Bu ayet, cennete ulaşmanın bir bedeli olduğunu vurgular. Müslümanlar, Allah yolunda mücadele eden, sabreden ve inananlardan olmalıdır. Cennet, sadece sözle değil, fiillerle kazanılır. Böylece, Uhud Savaşı’nda yaşanan fedakarlıkları ve zorlukları hatırlamak, bizler için önemli bir ders çıkarma kaynağıdır.

Uhud Savaşı’nın Dersleri ve Günümüzdeki Yansımaları

Uhud Savaşı’ndan alınacak pek çok ders vardır. Bu dersler, sadece tarihi bir olay olarak değil, günümüzde de manevi, sosyal ve ahlaki açıdan karşımıza çıkmaktadır. Öne çıkan derslerden biri, birlik ve beraberliğin önemidir. Müslümanların, hedeflerine ulaşabilmeleri için güçlü bir birliktelik içinde hareket etmeleri gerektiği, savaşın getirdiği zorluklarla daha da belirginleşmiştir.

Bir diğer önemli ders, sabırlı olmanın anlamıdır. Zorluklar karşısında pes etmemek, Allah’a güvenip sabretmek her zaman en doğru yoldur. Uhud Savaşı, müminlere sadece askeri anlamda değil, manevi anlamda da bir zafer kazandırmıştır. İnançlarını tazelemiş, güçlenmiş ve dayanışmayı tecrübe etmişlerdir. Her zorluğun sonunda bir zaferin geleceğine olan inanç, ruhu güçlü kılan bir motivasyon kaynağıdır.

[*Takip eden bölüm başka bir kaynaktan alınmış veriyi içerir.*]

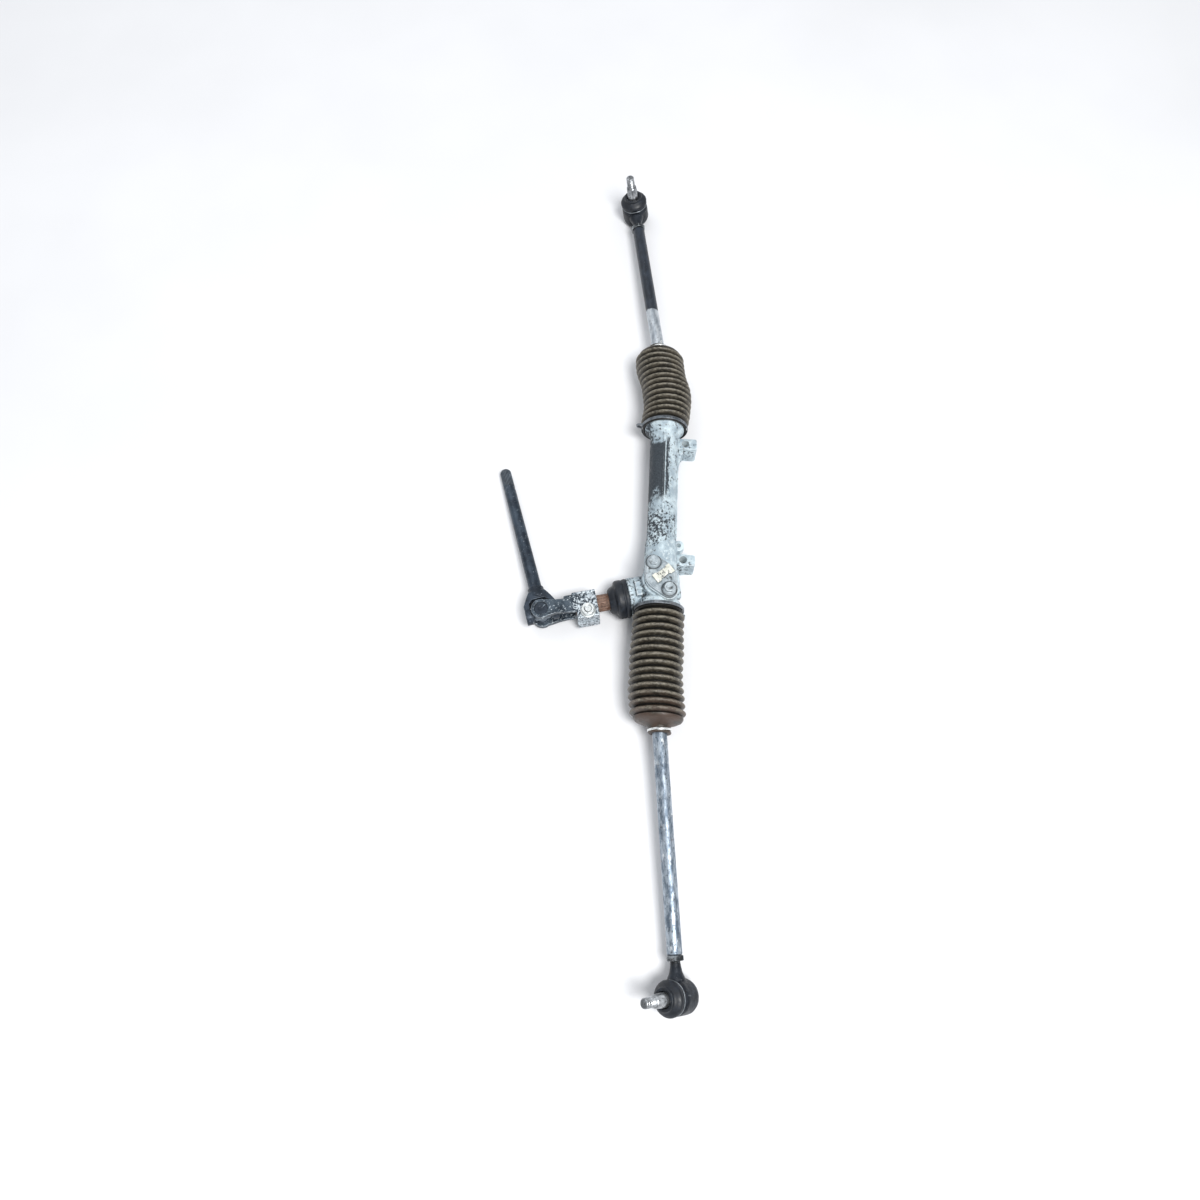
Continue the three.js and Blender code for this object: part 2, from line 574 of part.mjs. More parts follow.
function shaftYoke() {
  const fork = outline([
    [-11, EAR_INNER], [12, EAR_INNER], [16, 7], [16, -7], [12, -EAR_INNER], [-11, -EAR_INNER],
    [-11, -EAR_OUTER], [10, -EAR_OUTER], [19, -13], [25, -9], [25, 9], [19, 13], [10, EAR_OUTER],
    [-11, EAR_OUTER],
  ]);
  const sides = joined(
    bar(-30, 30, 9.5, 'y'),
    prism(outline([[-7.4, 0], [7.4, 0], [9.5, 36], [-9.5, 36]]), -30, 30, 'y'),
  );
  const collar = turned([[19, 0], [19, 9.8], [25, 9.8], [32, 8.8], [32, 0]], 'x');
  return part('shaft_yoke', cut(
    joined(common(prism(fork, -20, 20), sides), collar),
    bar(SHAFT_SEAT - GAP, 33, INTERMEDIATE_RADIUS + GAP, 'x'),
    bar(-30, 30, CUP_RADIUS + GAP, 'y'),
  ), BLACKED_STEEL);
}

function intermediateShaft() {
  const splineStart = INTERMEDIATE_LENGTH - 26;
  const body = turned([
    [SHAFT_SEAT, 0], [SHAFT_SEAT, INTERMEDIATE_RADIUS - 0.5], [SHAFT_SEAT + 0.5, INTERMEDIATE_RADIUS],
    [splineStart, INTERMEDIATE_RADIUS - 0.7], [splineStart + 1, 5.5], [INTERMEDIATE_LENGTH - 2, 5.5],
    [INTERMEDIATE_LENGTH, 4.4], [INTERMEDIATE_LENGTH, 0],
  ], 'x');
  const splines = prism(star(16, 6.5, 5.9), splineStart + 1, INTERMEDIATE_LENGTH - 2, 'x');
  return part('intermediate_shaft', joined(body, splines), BLACKED_STEEL);
}

// ---- rack and inner ball joints --------------------------------------------------------------
function toothSpace(position) {
  const reference = PINION_HEIGHT + PITCH_RADIUS + PROFILE_SHIFT * GEAR_MODULE + MESH_CLEARANCE - RACK_HEIGHT;
  const root = reference + 1.25 * GEAR_MODULE;
  const below = -RACK_RADIUS - 1;
  const half = (z) => PITCH / 4 + 0.05 - (z - reference) * Math.tan(PRESSURE_ANGLE);
  const shape = outline([
    [-half(below), below], [half(below), below], [half(root), root], [-half(root), root],
  ]);
  const space = prism(shape, -40, 40, 'x').translate(0, position, 0);
  return space.rotateZ(pinionFrame.rotation.z);
}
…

Son olarak, kararlılık ve hedefe ulaşmanın gerekliliği de Uhud Savaşı’nda ortaya çıkmıştır. Müslümanlar, savaşın seyrini değiştirebilecek güçte bir potansiyele sahiptirler. Ancak bu potansiyele ulaşmak için sabır, sebat ve cesaret gerekmektedir. Bu değerleri yaşamak, günümüzde de bizlere düşen sorumluluktur. Tıpkı Uhud Savaşı’nda olduğu gibi, modern hayatta da karşılaşacağımız zorluklar karşısında aynı ruh ve kararlılıkla hareket etmeliyiz.

Sonuç

Uhud Savaşı ve ona dair Kur’an ayetleri, Müslümanların manevi yolculuğunda önemli bir yere sahiptir. Sabır, dayanışma, kararlılık ve dua gibi değerler, bu savaşın ve onu takip eden ayetlerin içerisinde saklıdır. Bizlere düşen, bu dersleri hayatımızda uygulamak, manevi gücümüzü artırmak ve her türlü zorluğun üstesinden gelmektir. Allah’a olan güvenimizi her daim tazeleyerek, bu kutlu yolda ilerlemek, bizlerin en asli görevlerinden biridir.